Refuges for women
If you have to leave home because your partner is behaving in an abusive or threatening way towards you, you may want to stay at a women's refuge. You don't have to leave your partner permanently in order to get a place in a refuge. You may just need a break, to give you time to think and make decisions.
Who can go to a refuge?
Any woman who is being abused can go to a refuge for safety. You don't have to have children to get a place in a refuge, and you don't need to have left your partner permanently.
What are refuges like?
Refuges vary from area to area. Some are shared houses, while others offer self-contained apartments. You will usually have your own room, although if you have children you may have to share the room with them. You may be able to choose which kind of accommodation you'd prefer.
Some women find the communal aspect of living in a refuge hard, but gaining the support of other women who have been through similar experiences can help you recover and move on.
You can find out more about living in a refuge at the Scottish Women's Aid website.
Where will the refuge be?
The addresses of refuges are kept confidential to protect residents from abusive partners. If you want to get away from your partner, you can ask your local women's group to find you a place in a refuge in another area. You may have to stay in another area if there are no places in your nearest refuge.
What help can I get in a refuge?
Refuge workers offer both emotional and practical support. They can:
- give you advice about your situation
- help you claim benefits
- help you find other housing
- help you access nurseries and schools for your children
- offer counselling for you and your children
- put you in touch with other agencies such as the police, solicitors or the council's housing department.

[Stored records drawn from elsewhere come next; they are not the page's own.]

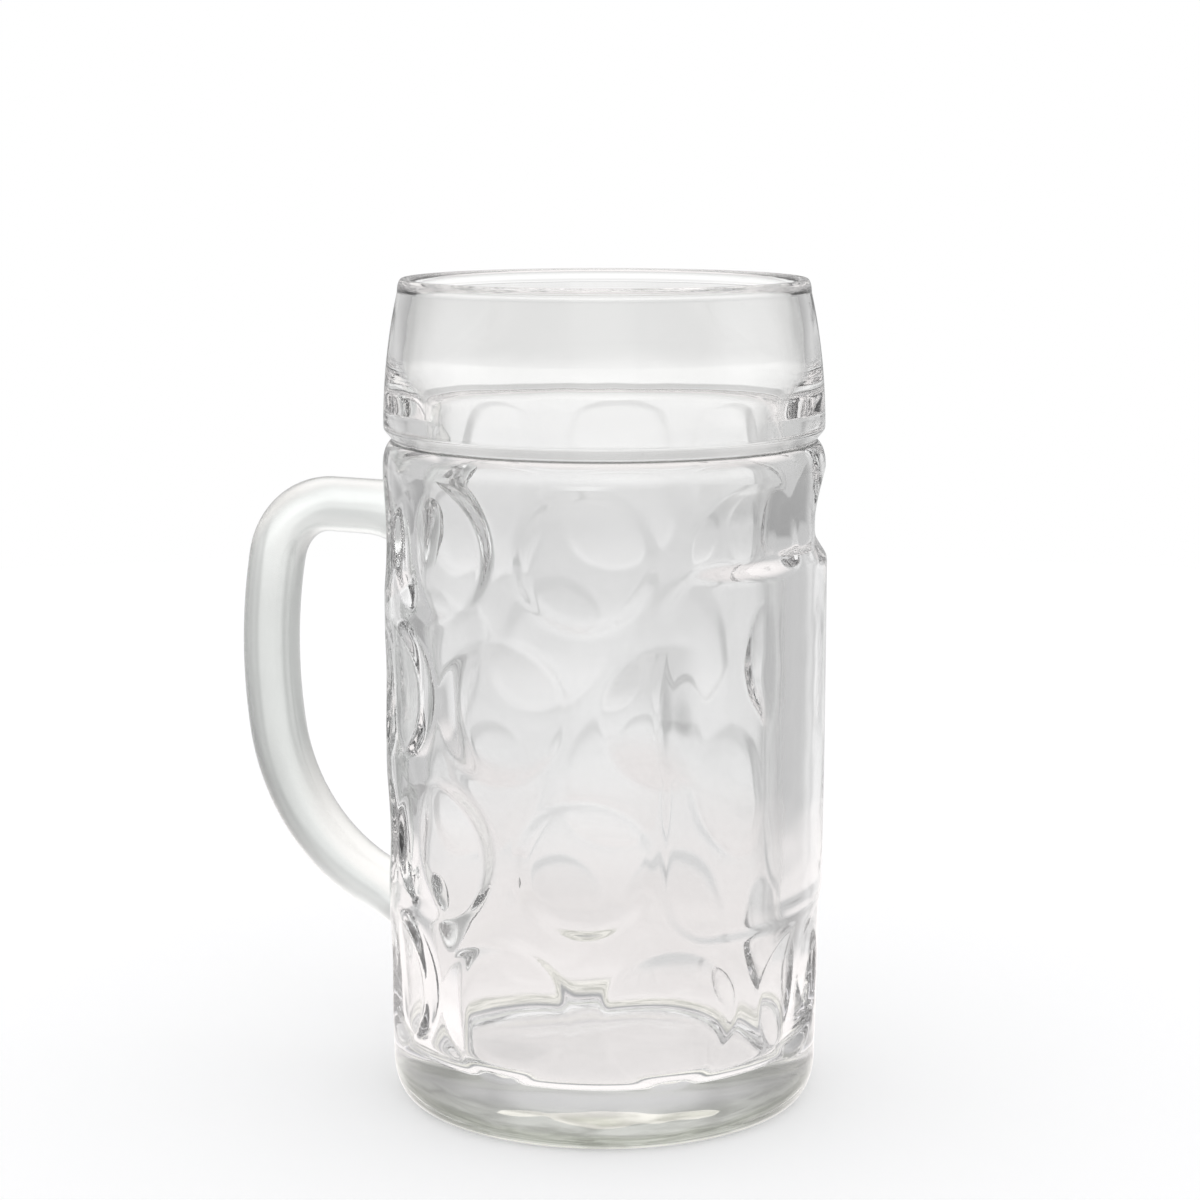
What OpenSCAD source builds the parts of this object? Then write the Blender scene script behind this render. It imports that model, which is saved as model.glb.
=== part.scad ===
// Dimpled glass beer mug with a raised label field and a solid glass handle.
// Origin on the mug's axis at the plane it stands on, +Z up, handle towards -X, label field towards +X.

/* [Mug] */
// Height from the standing ring to the top of the lip
mug_h = 200; // [190:1:230]
// Outer radius of the wall at the shoulder
wall_r = 53.3; // [50:0.1:56]
// Thickness of the wall at the shoulder
wall_t = 9; // [8:0.1:11]
// How much narrower the wall is at its foot than at the shoulder
wall_taper = 1.35; // [0.4:0.05:3]
// Height below which the wall narrows
taper_z = 105; // [80:1:120]
// How much narrower the bore is at the floor
bore_draft = 0.8; // [0:0.1:2]

/* [Base] */
// Height of the inner floor at its edge
floor_z = 13; // [11:0.5:15]
// How much deeper the floor is in its middle
floor_dish = 1; // [0.2:0.1:3]
// Radius of the inner corner between floor and wall
floor_fillet = 7; // [3:0.5:10]
// How far the flat standing ring lies inside the wall's radius
foot_inset = 5.7; // [4.7:0.1:9]
// Width of the flat standing ring
foot_ring_w = 3.4; // [2:0.2:6]
// Depth of the recess inside the standing ring
recess_h = 1.6; // [0.6:0.1:3]
// Height of the rounded outer edge of the base
foot_edge_h = 9; // [5:0.5:10.5]

/* [Dimples] */
// Dimples around the mug
dimple_count = 8; // [6:1:8]
// Depth of a dimple in its middle
dimple_depth = 2.75; // [1.5:0.05:3]
// Radius of the round tool that presses a dimple
dimple_tool_r = 50; // [44:1:52]
// Height from one row to the next
dimple_pitch = 35.5; // [34.5:0.1:38]
// Plain glass between the top row and the shoulder
dimple_margin = 0.3; // [0.1:0.1:2]
// How far the bore swells inwards behind a dimple
bore_swell = 2.2; // [1:0.1:2.2]

/* [Label field] */
// Width of the smooth field, measured round the wall
panel_w = 88; // [80:1:92]
// Height of the smooth field
panel_h = 86.3; // [84:0.1:88]
// Distance from the shoulder down to the field's upper edge
panel_drop = 19.1; // [16:0.1:21]
// Corner radius of the field
panel_corner_r = 12; // [6:1:18]
// How far the field stands proud of the wall
panel_proud = 0.6; // [0.3:0.1:1.2]

/* [Neck and collar] */
// Height of the collar with its lip
collar_h = 35.6; // [30:0.1:44]
// Depth of the neck groove below the shoulder
groove_depth = 2.65; // [1:0.05:3.2]
// Height of the groove's straight upper flank
groove_flank_h = 2.9; // [2:0.1:3.5]
// Height of the rounded shoulder under the groove
shoulder_h = 6.1; // [5:0.1:8]
// How far the collar at its widest lies inside the wall's radius
collar_inset = 0.25; // [0:0.05:2]
// How much narrower the collar is below the lip
collar_draw_in = 3.6; // [1:0.1:5]
// Thickness of the collar
collar_wall = 3.8; // [3:0.1:5]
// Height of the rounded lip
lip_h = 3.2; // [2:0.1:5]
// Height of the soft inner shoulder between bore and collar
inner_shoulder_h = 10; // [7:0.5:12]

/* [Handle] */
// Thickness of the handle between palm and fingers
grip_t = 13.9; // [11:0.1:16]
// Width of the handle, seen from behind
grip_w = 15.8; // [14:0.1:20]
// Distance from the shoulder down to the middle of the top bar
bar_drop = 14.5; // [11:0.1:18]
// Length of the straight top bar between its root and its bend
bar_len = 10.7; // [7:0.1:16]
// Bend radius of the upper corner
corner_bend_r = 17.5; // [15:0.5:20]
// Angle of the upper corner
corner_turn = 79; // [77:1:81]
// Bend radius of the grip
grip_bend_r = 130; // [110:5:160]
// Angle of the grip's slow curve
grip_turn = 20; // [18:1:22]
// Bend radius of the lower sweep
sweep_bend_r = 50; // [45:1:55]
// Angle of the lower sweep
sweep_turn = 60; // [57:1:62]
// Length of the flared upper root outside the wall
root_len = 14; // [10:0.5:18]
// How far the upper root flares downwards
upper_flare = 9; // [4:0.5:11]
// How far the lower root flares up and down
lower_flare = 3; // [1:0.5:4]
// How far both roots flare to the sides
side_flare = 3.5; // [1:0.5:5]

/* [Hidden] */
$fn = 144;

// Overrun of cuts
cut = 1;
// Steps along the wall's slow taper, along a tight curve, and along a flare
band_steps = 4;
arc_steps = 8;
flare_steps = 6;
// Sides of the flared roots' rings, and the sizes of the rings on the wall's face
oval_sides = 32;
face_shares = [1, 0.7, 0.4, 0.1];

clear_glass = [0.84, 0.88, 0.88, 0.6];
grip_glass = [0.88, 0.90, 0.90, 0.7];

// Radii that follow the wall's
bore_r = wall_r - wall_t;
foot_r = wall_r - foot_inset;
collar_r = wall_r - collar_inset;

// Heights at which one stretch of glass passes into the next
collar_z = mug_h - collar_h;
groove_z = collar_z - groove_flank_h;
shoulder_z = groove_z - shoulder_h;
lip_z = mug_h - lip_h;

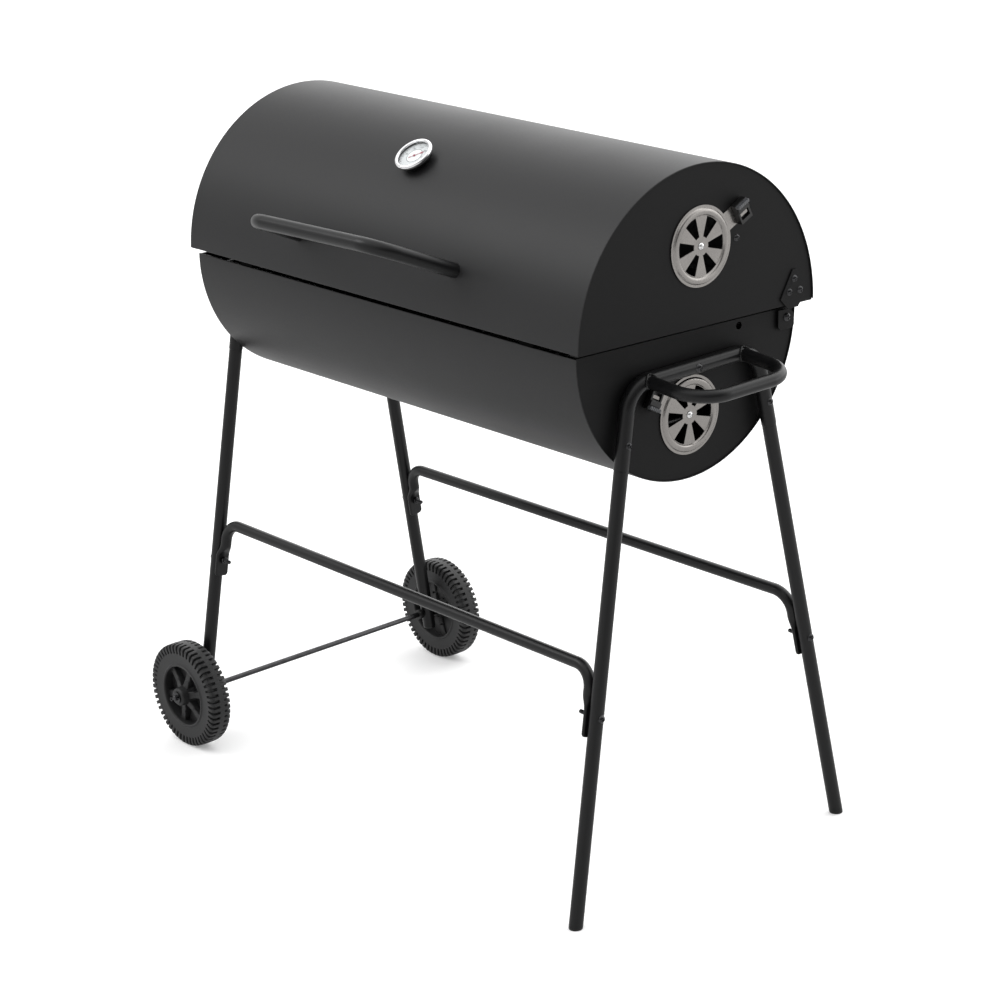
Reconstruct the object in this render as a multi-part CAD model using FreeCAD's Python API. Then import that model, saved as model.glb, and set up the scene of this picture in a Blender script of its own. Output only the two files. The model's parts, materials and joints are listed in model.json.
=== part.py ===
import FreeCAD, Part
import math
import os
from FreeCAD import Vector

# Barrel charcoal grill: a half-barrel lid hinged on a half-barrel bowl, two tubular end
# frames, two long stretchers, two wheels on an axle rod, air vents and grates.
# Millimetres.  +Z up, floor at Z = 0, X runs along the barrel (+X = carry-handle end),
# -Y is the front (lid handle and thermometer).  Origin: on the floor under the middle.

# ---- driving dimensions -------------------------------------------------------------
AXIS_Z = 750.0           # height of the lid's cylinder axis
BARREL_TILT = 1.56       # the barrel sits front-up on its frame by this many degrees
SHEET = 1.2              # thickness of all sheet metal
GAP = 0.4                # clearance between pieces that move past each other
CENTRE = (5.5, 18.8)     # puts the origin under the middle of the whole grill's box

LID_R = 210.0
LID_X = (-400.0, 400.0)
LID_EDGE_Z = 750.8       # the lid's lower edge
BOWL_R = 195.4
BOWL_AXIS_Z = 740.4      # the bowl's axis and rim height
BOWL_X = (-401.3, 381.0)
FLANGE = 13.0            # width of the turned-in flange of every end plate
RECESS = 2.0             # the end plates sit this far inside the shells' ends
HEM = 9.0                # folded hem along the long edges of lid and bowl

HINGE_Y = 178.0          # lid hinge, behind the barrel axis
HINGE_Z = 728.0
HINGE_BOLT_R = 3.0
HINGE_NECK = (162.0, 181.0)
RUNNING = 0.06           # radial clearance of a bore that turns on a bolt or axle

VENT_R = 52.5            # sliding vent discs on the right-hand end plates
VENT_T = 1.2
VENT_LIFT = 2.4          # depth of the pressed dish of a vent disc
LID_VENT_Y = 1.5         # pivots of the two vents
LID_VENT_Z = 854.0
BOWL_VENT_Y = 3.6
BOWL_VENT_Z = 630.0
SLOTS = 6
SLOT_R = (12.5, 38.7)
SLOT_HALF = 15.0         # half the angle of one wedge slot
TAB_REACH = 76.0         # the tab's end, inside its finger piece
TAB_W = 26.0
KNOB_R = (66.0, 87.0)    # the finger piece, measured from the pivot
KNOB_HALF = 14.5
LID_TAB_ANGLE = 28.0
BOWL_TAB_ANGLE = 153.0
STOP_R = 65.5            # stop screw: distance from the pivot, and angle behind the tab
STOP_BEHIND = 28.0

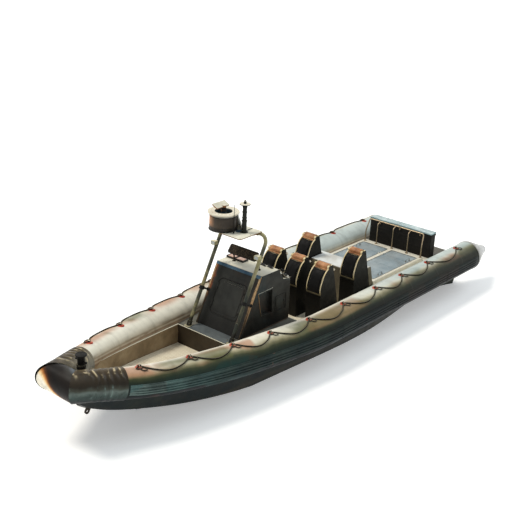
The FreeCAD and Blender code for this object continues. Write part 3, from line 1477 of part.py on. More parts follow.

How do I get into a refuge?
Call the 24-hour Scottish Domestic Abuse Helpline on 0800 027 1234 or Shelter's free housing advice helpline on 0808 800 4444. An adviser will do their best to find you a place in a refuge that suits your needs, or will help you sort out somewhere else safe to stay if there are no places available. You can also ask the police or social work department to refer you to a refuge.
Be aware that you may not be able to get a place in a refuge straight away, as such places are limited.
What are my rights if I'm staying in a refuge?
When you move in, you'll be given an occupancy agreement which will explain your rights and responsibilities, as well as any rules the refuge has. For example, you won't be able to have any male visitors or act in a disrespectful way towards other residents.
What if I'm disabled or I have a disabled child?
If you are disabled, it may be more difficult for you to get away from your home, especially if you have mobility problems. In addition, many refuges aren't fully accessible for disabled people. An adviser from the Domestic Abuse Helpline will be able to help you find a place in an accessible refuge, and you can also get help from the council's housing department.
What if I'm black or from an ethnic minority?
Some refuges cater specifically for women from black or ethnic minority backgrounds. Go to the getting help page or call the Domestic Abuse Helpline to find out more.
How do I pay for my accommodation?
Refuges are not free: you will have to pay rent while you are staying there. However, you may be able to claim housing benefit to help cover the cost. If you still have to pay rent on the home you have fled, you should be able to get housing benefit for two homes.